Many claim that Erdogan sees himself as a latter-day Ottoman emperor, keen to restore his country’s imperial power and glory; an ambition which concerns Turkey’s allies, worries its neighbours and threatens its regional rivals.  The mosque project at Hagia Sophia – the icon of Ottoman magnificence – can be seen as a symbolic (and more than symbolic) step towards the fulfilment of that ambition.  The fact that Erdogan has pushed it through in spite of widespread opposition from around the world, even from his partners and allies, suggests that he is now confident enough – or desperate enough – to go all out for imperial power and glory.

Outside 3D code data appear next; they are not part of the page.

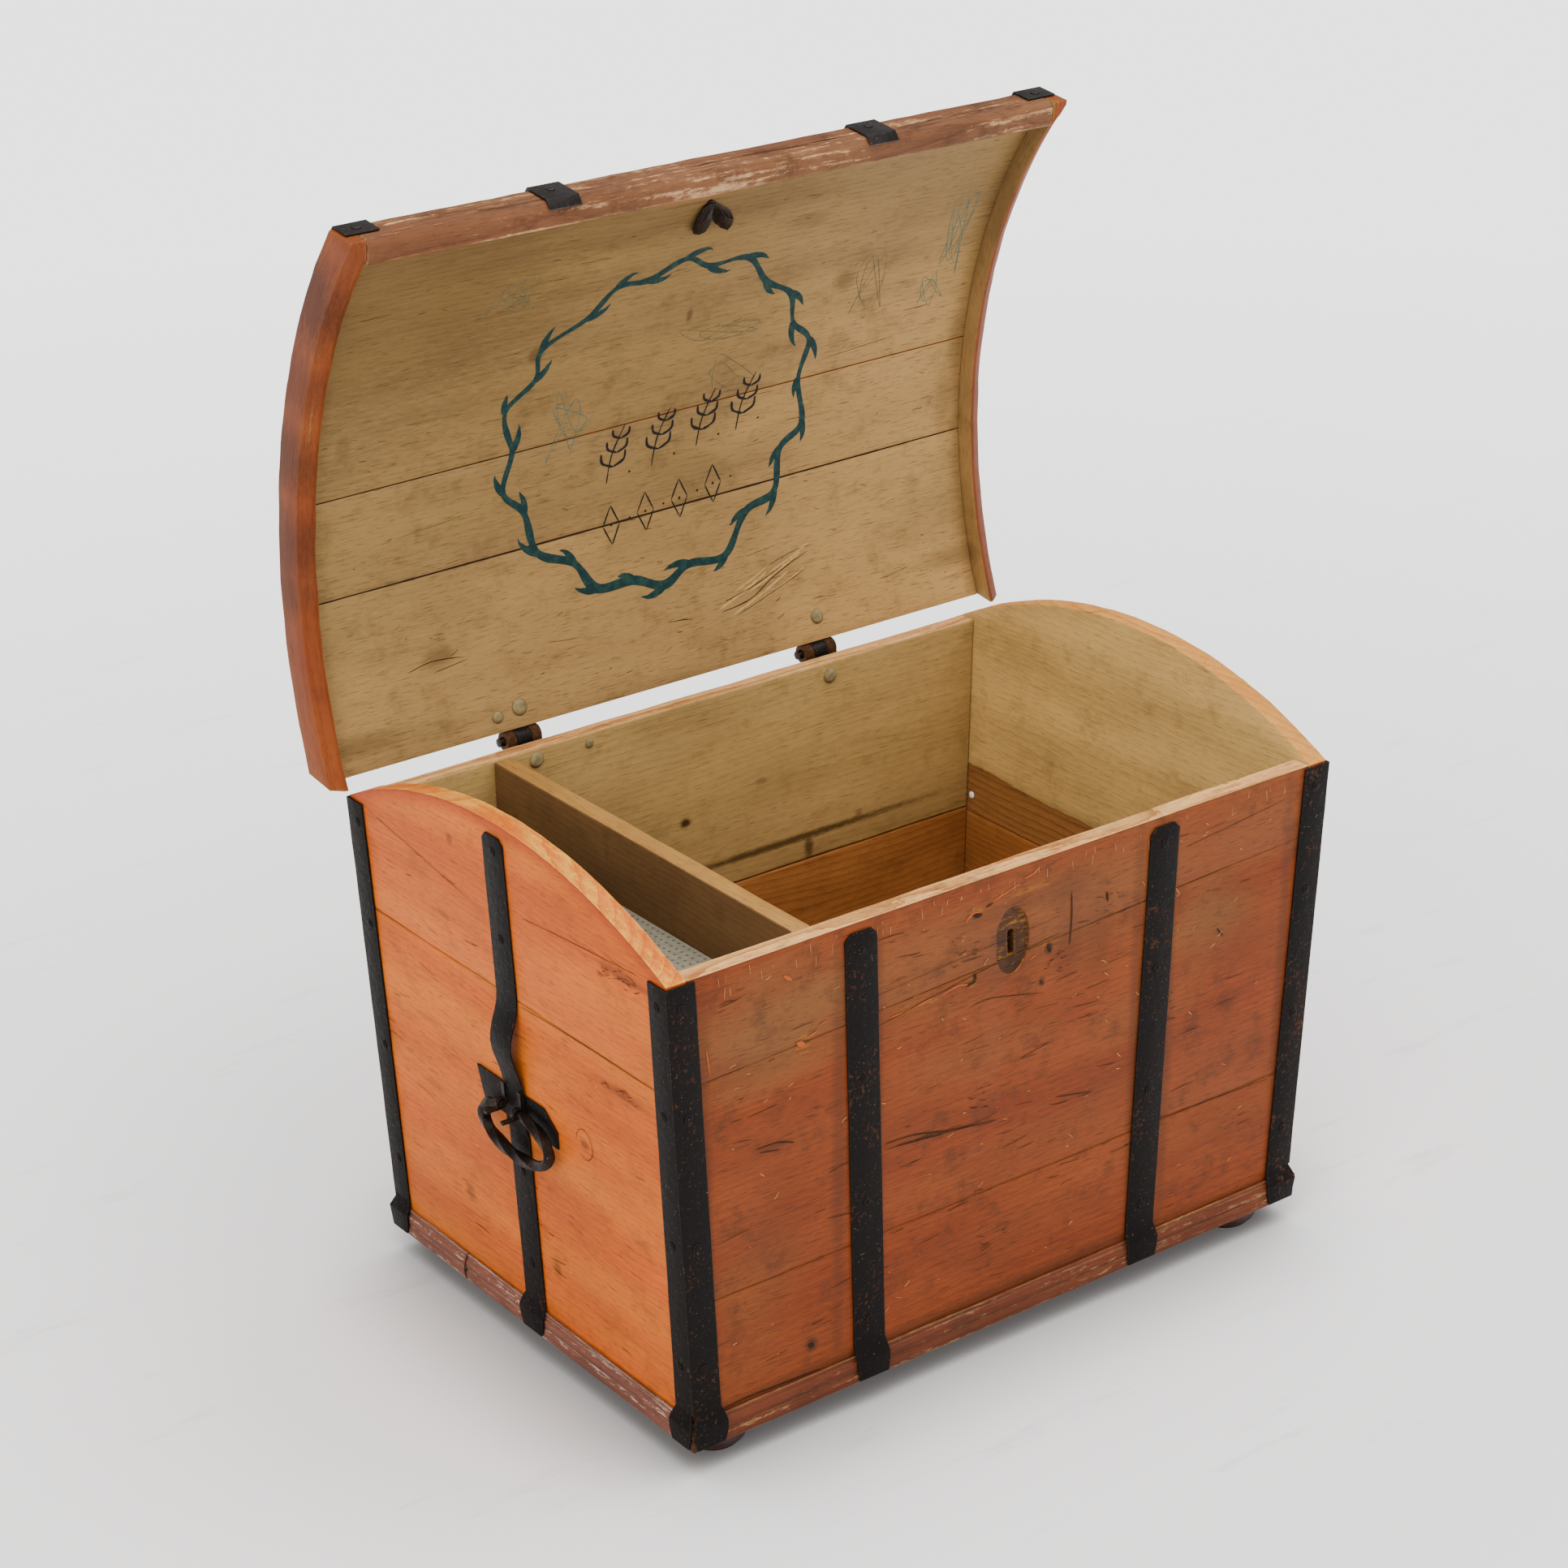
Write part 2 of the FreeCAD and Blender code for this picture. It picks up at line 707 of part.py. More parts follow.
def handle_eye(y_middle):
    # A square bar that lies on the strap, rolls round the ring's pintle and stands out below it
    pivot_x = -side_x(eye_z) - eye_reach
    y_low = y_middle - eye_width / 2
    along = Vector(0, eye_width, 0)
    roll = Part.makeCylinder(eye_outside, eye_width, Vector(pivot_x, y_low, eye_z), Vector(0, 1, 0))
    leg_top_z = eye_z + eye_leg_height
    leg = flat_face([
        (-side_x(eye_z) - strap_over_plate - eye_seat, y_low, eye_z),
        (-side_x(plate_high_z) - strap_over_plate - eye_seat, y_low, plate_high_z),
        (-side_x(leg_top_z) - strap_over_plate - 2 * eye_seat, y_low, leg_top_z),
        (-side_x(leg_top_z) - strap_over_plate - 2 * eye_seat - iron_thick, y_low, leg_top_z),
        (-side_x(plate_high_z) - strap_over_plate - eye_seat - iron_thick, y_low, plate_high_z),
        (-side_x(eye_z) - strap_over_plate - eye_seat - iron_thick, y_low, eye_z),
    ]).extrude(along)
    tail = box(pivot_x - eye_tail, pivot_x, y_low, y_low + eye_width, eye_z - eye_outside, eye_z - eye_inside)
    bore = Part.makeCylinder(eye_inside, eye_width + 2 * overrun, Vector(pivot_x, y_low - overrun, eye_z),
                             Vector(0, 1, 0))
    return roll.fuse(leg).fuse(tail).cut(bore).removeSplitter()


def handle_ring():
    # An open oval of square bar, twisted along its length, whose ends turn in to the two eyes
    pivot_x = -side_x(eye_z) - eye_reach
    back_eye = end_strap_y + eye_spacing / 2
    front_eye = end_strap_y - eye_spacing / 2
    centre_y = end_strap_y + ring_shift
    centre_z = eye_z - ring_drop
    back_end_y = back_eye + eye_width / 2 + ring_end_gap
    front_end_y = front_eye - eye_width / 2 - ring_end_gap
    start = math.acos((back_end_y - centre_y) / ring_half_width)
    finish = math.acos((front_end_y - centre_y) / ring_half_width) - 2 * math.pi
    sections = []
    for step in range(ring_sections + 1):
        share = step / ring_sections
        angle = start + (finish - start) * share
        middle = Vector(pivot_x, centre_y + ring_half_width * math.cos(angle),
                        centre_z + ring_half_height * math.sin(angle))
        outward = Vector(0, ring_half_height * math.cos(angle), ring_half_width * math.sin(angle)).normalize()
        across = Vector(1, 0, 0)
        from_end_share = min(share, 1 - share) / ring_taper_share
        bar = ring_end_bar + (ring_bar - ring_end_bar) * min(1, from_end_share)
        turn = 2 * math.pi * ring_twist_turns * share
        corners = []
        for corner in range(4):
            swing = turn + math.pi / 2 * corner
            corners.append(middle + (outward * math.cos(swing) + across * math.sin(swing)) * (bar / math.sqrt(2)))
        sections.append(corners)
    ring = faceted_solid(sections)
    for eye_y, end_y in ((back_eye, back_end_y), (front_eye, front_end_y)):
        away = math.copysign(1, end_y - eye_y)
        tip = eye_y - away * (eye_width / 2 + pintle_past_eye)
        length = abs(end_y - tip) + ring_end_bar / 2
        ring = ring.fuse(Part.makeCylinder(pintle_radius, length, Vector(pivot_x, tip, eye_z), Vector(0, away, 0)))
    return ring


def make_handles():
    plate = handle_plate()
    eyes = group([handle_eye(end_strap_y + eye_spacing / 2), handle_eye(end_strap_y - eye_spacing / 2)])
    ring = handle_ring()
    return {
        "handle_plate_left": plate,
        "handle_plate_right": mirrored(plate),
        "handle_staple_left": eyes,
        "handle_staple_right": group([mirrored(eyes)]),
        "handle_ring_left": ring,
        "handle_ring_right": mirrored(ring),
    }


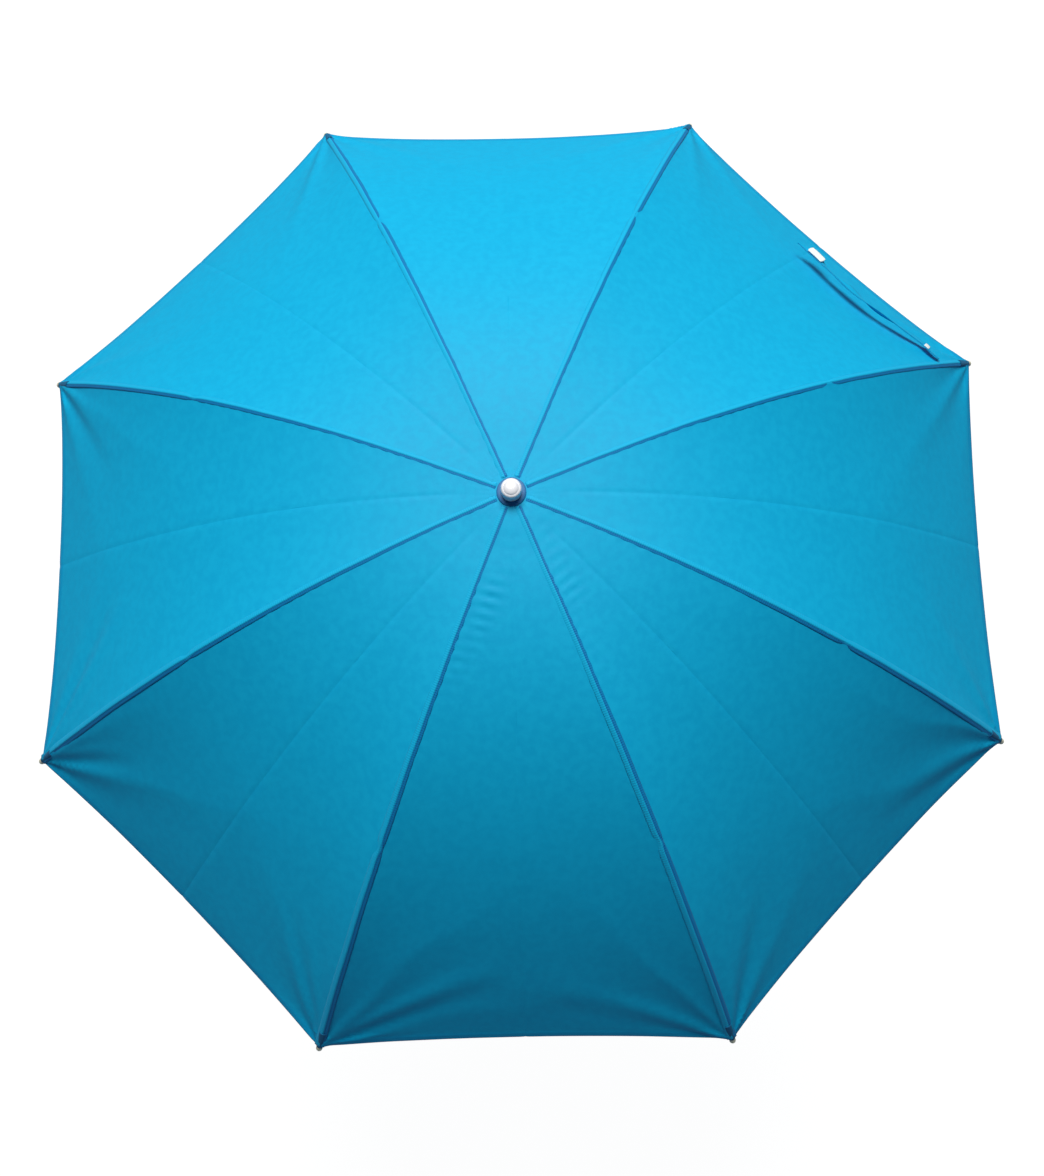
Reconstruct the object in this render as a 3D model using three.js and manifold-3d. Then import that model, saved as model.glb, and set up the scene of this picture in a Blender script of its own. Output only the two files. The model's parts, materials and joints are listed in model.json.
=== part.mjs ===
// Beach umbrella: eight-rib tilting umbrella on a two-part pole with a sand spike.
// Millimetres, +Z up. The origin is the point of the spike, on the pole's axis.
import * as THREE from 'three';
import { mergeVertices } from 'three/addons/utils/BufferGeometryUtils.js';
import Module from 'manifold-3d';

const wasm = await Module();
wasm.setup();

// ---- driving dimensions ----
const RIB_COUNT = 8;
const RIB_STEP = (2 * Math.PI) / RIB_COUNT;
const FIRST_RIB = RIB_STEP / 2;
const CLEAR = 0.3; // gap between pieces that touch

const CROWN_Z = 1955; // height of the rib pivots
const PIVOT_R = 15; // radius of the rib pivots, and of the stretcher pivots on the runner
const TIP_R = 790; // radius of the rib ends, open
const DOME_RISE = 380; // drop from the crown to the rib ends
const DOME_POWER = 2.18; // how late the ribs bend down
const ROD_R = 2; // rib and stretcher wire
const EYE_WIDTH = 3;
const WIRE_R = 0.75;

const BRACKET_AT = 0.43; // place of the stretcher bracket along the rib, 0 to 1
const BRACKET_DROP = 9; // rivet below the rib's centreline
const RIVET_R = 1.25;
const STRETCHER = 380; // pivot to pivot

const CLOTH = 1; // thickness of the canopy solid
const CLOTH_LIFT = 4.5; // canopy's inner face above the rib's centreline
const HUB_LIFT = 6.5; // the same where the canopy lies on the crown
const HUB_R = 20;
const HUB_BLEND_R = 90;
const CANOPY_HOLE_R = 11;
const HEM_DIP = 14; // how far the hem curves in between two tips
const CANOPY_ROWS = 14;

const TUBE_R = 9.5; // upper and middle pole
const TUBE_WALL = 0.8;
const SLEEVE_R = 11; // lower pole
const SLEEVE_WALL = 1;
const BORE_R = TUBE_R + CLEAR;
const SOCKET_R = 16;

const SPIKE_TOP = 110;
const LOWER_POLE_TOP = 760;
const CLAMP_Z = [735, 790];
const CLAMP_SCREW_Z = 776;
const MIDDLE_POLE_Z = [530, 1014];
const TILT_Z = 1045;
const TILT_LOW_Z = 974; // ends of the tilting joint's two barrels
const TILT_HIGH_Z = 1100;
const BARREL_GAP = 16; // barrels' inner ends from the pin
const EAR_R = 14;
const EAR_IN = 6.4;
const EAR_OUT = 13;
const TONGUE = 12;
const TILT_PIN_R = 3;
const TILT_BUTTON_Z = 1022;
const TILT_BUTTON_R = 3.5;
const UPPER_POLE_Z = [1068, CROWN_Z + 20];
const FERRULE_R = 14;
const NOTCH_R = 19; // crown and runner rims
const NOTCH_ROOT_R = 11.5;
const NOTCH_WIDTH = 4.6;

const SCREW_R = 3; // clamp screw
const BOSS_R = 7; // clamp boss, toward -Y
const BOSS_Y = [-24, -12];
const KNOB_BACK_Y = -26.5;
const SPIKE_COLLAR_R = 13;
const PLUG_TOP = 168; // spike's plug inside the lower pole
const FIN_REACH = 12;
const FIN_THICK = 2.4;
const EYE_R = 2.6; // eyes that run on the crown and runner wires
const WIRE_HOLE_R = 1.15;

// ---- solids ----
function weld(geometry) {
  const bare = geometry.index ? geometry.toNonIndexed() : geometry.clone();
  bare.deleteAttribute('normal');
  bare.deleteAttribute('uv');
  const welded = mergeVertices(bare, 1e-3);
  const corners = welded.index.array;
  const kept = [];
  for (let k = 0; k < corners.length; k += 3) {
    const [a, b, c] = [corners[k], corners[k + 1], corners[k + 2]];
    if (a !== b && b !== c && c !== a) kept.push(a, b, c);
  }
  return { points: Float32Array.from(welded.attributes.position.array), faces: Uint32Array.from(kept) };
}

function signedVolume({ points, faces }) {
  const corner = (n) => new THREE.Vector3().fromArray(points, 3 * n);
  let volume = 0;
  for (let k = 0; k < faces.length; k += 3) {
    volume += corner(faces[k]).dot(corner(faces[k + 1]).cross(corner(faces[k + 2]))) / 6;
  }
  return volume;
}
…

The conflict over the International Pentecostal Holiness Church appears to be rooted in the church’s bank account.  The conflict over the Sri Padmanabhaswamy temple appears to be rooted in its treasures of gold and diamonds and jewellery.  But the controversy over Hagia Sophia appears to be rooted in something just as worldly and of even greater value – political power.  The suspicion that none of these conflicts is really about religion is dispiriting to say the least.  When Matthew and Luke said “For where your treasure is, there will your heart be also”, they weren’t offering investment advice.  They were issuing a warning.